CHAIR: Yet you make the claim in your submission that financing issues are a big problem for agribusiness because of its high level of indebtedness.
Mr Joseph : There is a high level of indebtedness. I do not want to go into banking 101, but banks fundamentally risk rate all industries. They risk rate them based on their perceived loss. That perceived loss is not necessarily an actual loss, but they rate them and charge interest rates based on whatever the risk rating is for those particular clients. So there is the perception and there is the reality. The reality is that agriculture is not as high a risk as the banks have perceived it to be. I think the GFC has had a part to play in this in terms of banks being, not reluctant to lend, but looking more closely at their lending policies with regard to which industries they lend to and how they lend. If you had family businesses as a separate class—we were talking about this before—the banks would develop their own risk strategy around the family business category and therefore they would risk rate it accordingly.
CHAIR: So in your view the family business tag is a critical one in determining the viability of businesses?
Mr Joseph : I think so, yes.
CHAIR: If you have any detailed evidence you could point us to we would appreciate it.
Mr Joseph : I can go to banks and ask them for their detailed data, but I am pretty sure they are not going to tell me. If you have some contacts in the big four, ask them what their losses are with regard to city and country losses across agri portfolios and across corporate and business portfolios and you will find that there is a difference—quite a big difference.
CHAIR: We have to wonder if they have any data in terms of which ones are family businesses and which ones are not. But we can certainly ask the question.
Mr Joseph : But we can extrapolate the family business side out of the portfolios in terms of a postcode analysis, and, if the ABARES data is correct that 95 per cent of those in rural and regional Australia are family businesses, then you can make a pretty informed assumption, I think.
Senator BOYCE: Staying in the financial area, you have suggested an emergency development fund debt refinancing round table.
Mr Joseph : Yes.
Senator BOYCE: Why? What would it do?
Mr Joseph : We know that the industry itself is quite stressed because of the cyclical and seasonal nature of the industry per se. We also know that the ones who can make a difference are the ones we have mentioned in the round table: the banks and their own peak body. If we could get them all to the table to understand what their intentions are with regard to their support of the industry—and, again, we are talking the big picture industry—
Senator BOYCE: Are you seeing this as being for agribusiness or for family business?

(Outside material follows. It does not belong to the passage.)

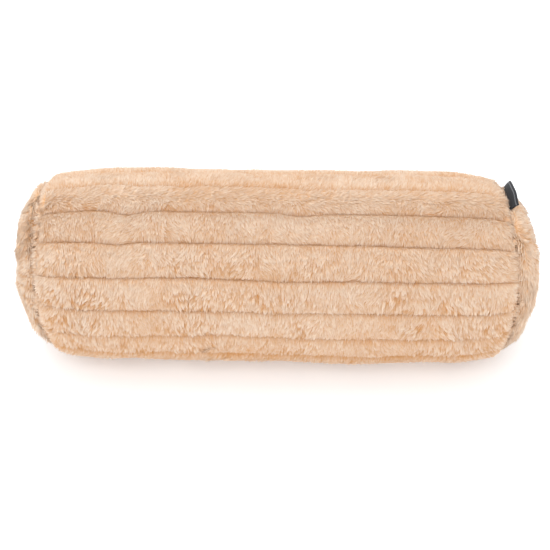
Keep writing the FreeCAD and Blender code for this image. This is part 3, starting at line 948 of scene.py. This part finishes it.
def grained(name, dark, pale, scale, roughness, relief, metallic=0.0):
    """A material with a fine irregular grain."""
    material, tree, shader = new_material(name)
    grain = texture(tree, "ShaderNodeTexNoise", scale, detail=5.0)
    tree.links.new(ramp(tree, grain, ((0.3, dark), (0.7, pale))), shader.inputs["Base Color"])
    rough = tree.nodes.new("ShaderNodeMapRange")
    rough.inputs["To Min"].default_value = roughness * 0.8
    rough.inputs["To Max"].default_value = roughness * 1.25
    tree.links.new(grain, rough.inputs["Value"])
    tree.links.new(rough.outputs["Result"], shader.inputs["Roughness"])
    raise_bump(tree, shader, grain, relief, 0.5)
    shader.inputs["Metallic"].default_value = metallic
    return material


def label_material():
    """Dark grey damask weave with one paler line near the fold."""
    material, tree, shader = new_material("woven label")
    source = tree.nodes.new("ShaderNodeUVMap")
    source.uv_map = "OFBake"
    split = tree.nodes.new("ShaderNodeSeparateXYZ")
    tree.links.new(source.outputs["UV"], split.inputs["Vector"])
    grey, pale = (0.030, 0.032, 0.037), (0.26, 0.27, 0.29)
    fold, away, half = 0.23, 0.030, 0.008
    line = ramp(tree, split.outputs["Y"], (
        (0.0, grey), (fold - away - half, grey), (fold - away, pale), (fold - away + half, grey),
        (fold + away - half, grey), (fold + away, pale), (fold + away + half, grey), (1.0, grey),
    ))
    weave = combine(
        tree,
        texture(tree, "ShaderNodeTexWave", wave_scale(0.0009), bands_direction="Y"),
        texture(tree, "ShaderNodeTexWave", wave_scale(0.0007), bands_direction="DIAGONAL"),
    )
    shade = ramp(tree, weave, ((0.0, (0.35, 0.35, 0.35)), (1.0, (2.4, 2.4, 2.4))))
    mix = tree.nodes.new("ShaderNodeMix")
    mix.data_type = "RGBA"
    mix.blend_type = "MULTIPLY"
    mix.inputs["Factor"].default_value = 1.0
    tree.links.new(line, mix.inputs["A"])
    tree.links.new(shade, mix.inputs["B"])
    tree.links.new(mix.outputs["Result"], shader.inputs["Base Color"])
    raise_bump(tree, shader, weave, 0.00012, 0.8)
    shader.inputs["Roughness"].default_value = 0.62
    shader.inputs["Specular IOR Level"].default_value = 0.25
    return material


# -------- stage, lights and camera

CAMERA_ELEVATION = math.radians(37)
CAMERA_YAW = math.radians(2.0)
CAMERA_DISTANCE = 1.5
CAMERA_ROLL = math.radians(-0.6)
VIEW_WIDTH = 0.5717  # metres that the view takes in at the pillow's axis
AIM = Vector((-0.003, 0, AXIS_Z - 0.0099 / math.cos(CAMERA_ELEVATION)))


def make_camera():
    """The camera that sees the pillow as the photo does."""
    data = bpy.data.cameras.new("camera")
    data.sensor_width = 36
    data.lens = 36 * CAMERA_DISTANCE / VIEW_WIDTH
    camera = bpy.data.objects.new("camera", data)
    bpy.context.scene.collection.objects.link(camera)
    away = Vector((
        math.sin(CAMERA_YAW) * math.cos(CAMERA_ELEVATION),
        -math.cos(CAMERA_YAW) * math.cos(CAMERA_ELEVATION),
        math.sin(CAMERA_ELEVATION),
    ))
    camera.location = AIM + away * CAMERA_DISTANCE
    look = (-away).to_track_quat("-Z", "Y")
    camera.rotation_mode = "QUATERNION"
    camera.rotation_quaternion = look @ Quaternion((0, 0, 1), CAMERA_ROLL)
    bpy.context.scene.camera = camera


def make_light(name, place, target, size, power):
    """A soft rectangular light aimed at a target."""
    data = bpy.data.lights.new(name, "AREA")
    data.shape = "RECTANGLE"
    data.size, data.size_y = size
    data.energy = power
    light = bpy.data.objects.new(name, data)
    bpy.context.scene.collection.objects.link(light)
    light.location = place
    light.rotation_mode = "QUATERNION"
    light.rotation_quaternion = (Vector(target) - Vector(place)).to_track_quat("-Z", "Y")


def make_stage():
    """The white floor, the even studio light and two soft lamps."""
    mesh = bpy.data.meshes.new("floor")
    far = 6.0
    mesh.from_pydata([(-far, -far, 0), (far, -far, 0), (far, far, 0), (-far, far, 0)], [], [(0, 1, 2, 3)])
    floor = bpy.data.objects.new("floor", mesh)
    bpy.context.scene.collection.objects.link(floor)
    material, _, shader = new_material("floor")
    shader.inputs["Base Color"].default_value = (0.87, 0.895, 0.92, 1)
    shader.inputs["Roughness"].default_value = 0.9
    shader.inputs["Emission Color"].default_value = (1, 1, 1, 1)
    shader.inputs["Emission Strength"].default_value = 0.32
    mesh.materials.append(material)
    world = bpy.data.worlds.new("studio")
    world.use_nodes = True
    world.node_tree.nodes["Background"].inputs["Color"].default_value = (1, 1, 1, 1)
    world.node_tree.nodes["Background"].inputs["Strength"].default_value = 1.0
    bpy.context.scene.world = world
    make_light("overhead", (-0.1, 0.25, 1.6), (0, 0, 0), (1.5, 1.0), 6)
    make_light("front", (-0.4, -1.7, 2.1), (0, 0, 0.1), (1.6, 1.2), 15)
    bpy.context.scene.view_settings.view_transform = "Standard"


# -------- assembly

def dress(material, *nodes):
    """Give CAD nodes that stay in view their material."""
    for node in nodes:
        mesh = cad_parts[node].data
        mesh.materials.clear()
        mesh.materials.append(material)


rings = lumpy(form_rings())
rings = simulate_form(rings)

make_camera()
make_stage()
plush = plush_material()
for index in range(WALE_COUNT):
    piece = wale(rings, index)
    piece.data.materials.append(plush)
    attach(piece, "cover")
    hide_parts("cover_body_panel")
for side, node in ((-1, "cover_end_left"), (1, "cover_end_right")):
    piece = end_disc(rings, side)
    piece.data.materials.append(plush)
    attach(piece, "cover")
    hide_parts(node)

label = side_label(rings)
label.data.materials.append(label_material())
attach(label, "cover")
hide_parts("side_label")

casing = pad_casing(rings)
casing.data.materials.append(
    woven("pad casing", (0.72, 0.66, 0.58), (0.88, 0.84, 0.78), 0.0008, 0.75)
)
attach(casing, "cover")
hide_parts("inner_casing_tube", "inner_casing_end_left", "inner_casing_end_right")

fibre = filling(rings)
fibre.data.materials.append(
    grained("polyester fibre", (0.80, 0.79, 0.77), (0.92, 0.91, 0.90), 260, 0.9, 0.0006)
)
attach(fibre, "cover")
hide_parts("filling_core")

thread = woven("sewing thread", (0.50, 0.31, 0.18), (0.72, 0.52, 0.36), 0.0006, 0.6)
for side, end in ((-1, "left"), (1, "right")):
    for part, count, inset, shares in (
        ("end_seam", SEAM_STITCHES, 0.0012, (1, 1)),
        ("inner_seam", PAD_STITCHES, -THREAD_RADIUS, (PAD_LENGTH_SHARE, PAD_RADIUS_SHARE)),
    ):
        piece = ring_stitches(f"{part}_thread_{end}", rings, side, count, inset, shares)
        piece.data.materials.append(thread)
        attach(piece, "cover")
        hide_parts(f"{part}_stitches_{end}")

dress(
    woven("zip tape", (0.52, 0.33, 0.20), (0.74, 0.54, 0.38), 0.0009, 0.8),
    "zip_tape_upper", "zip_tape_lower",
)
dress(
    grained("zip nylon", (0.56, 0.37, 0.23), (0.70, 0.50, 0.34), 900, 0.42, 0.00002),
    "zip_coil_upper", "zip_coil_lower", "zip_top_stop", "zip_bottom_stop",
)
dress(
    grained("zip metal", (0.50, 0.47, 0.43), (0.66, 0.63, 0.59), 1400, 0.30, 0.00001, 1.0),
    "zip_slider", "zip_pull_tab",
)
dress(thread, "lengthwise_seam_stitches", "zip_stitches_upper", "zip_stitches_lower")
dress(
    woven("care label", (0.74, 0.73, 0.71), (0.90, 0.89, 0.87), 0.0005, 0.4), "care_label",
)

Mr Joseph : We are seeing it for the industry, and the industry makes up a large proportion of family businesses. We would do it on behalf of the agribusiness industry, but again the impact and the effect would be felt right the way through family businesses, small businesses and corporates. If we understood—and I think that needs to be identified—and informed, and then people can make decisions based on that.
Senator BOYCE: I have a follow-up question to the fact that there does not appear to be any emphasis on family business—in fact, there is a representation of family business and small business as being basically interchangeable. You were here, Mr Joseph, but I am not sure, Mr Duncanson, if you heard the evidence from the Tax Office and from Treasury, but I am wondering if you could comment on your perceptions of the interest in the topic from these bodies and what you think might be consequences of that.
Mr Joseph : I did hear some of the evidence from the previous Treasury and tax officials. I cannot pass comment on what they said, and I am not an expert by any stretch of the imagination, but there are tax benefits associated with farmers and farming with regard to farm management deposit accounts. That is a way of, again, smoothing out the income so that if you have a good year you are not slugged unnecessarily and you are able to then spread those out over three years.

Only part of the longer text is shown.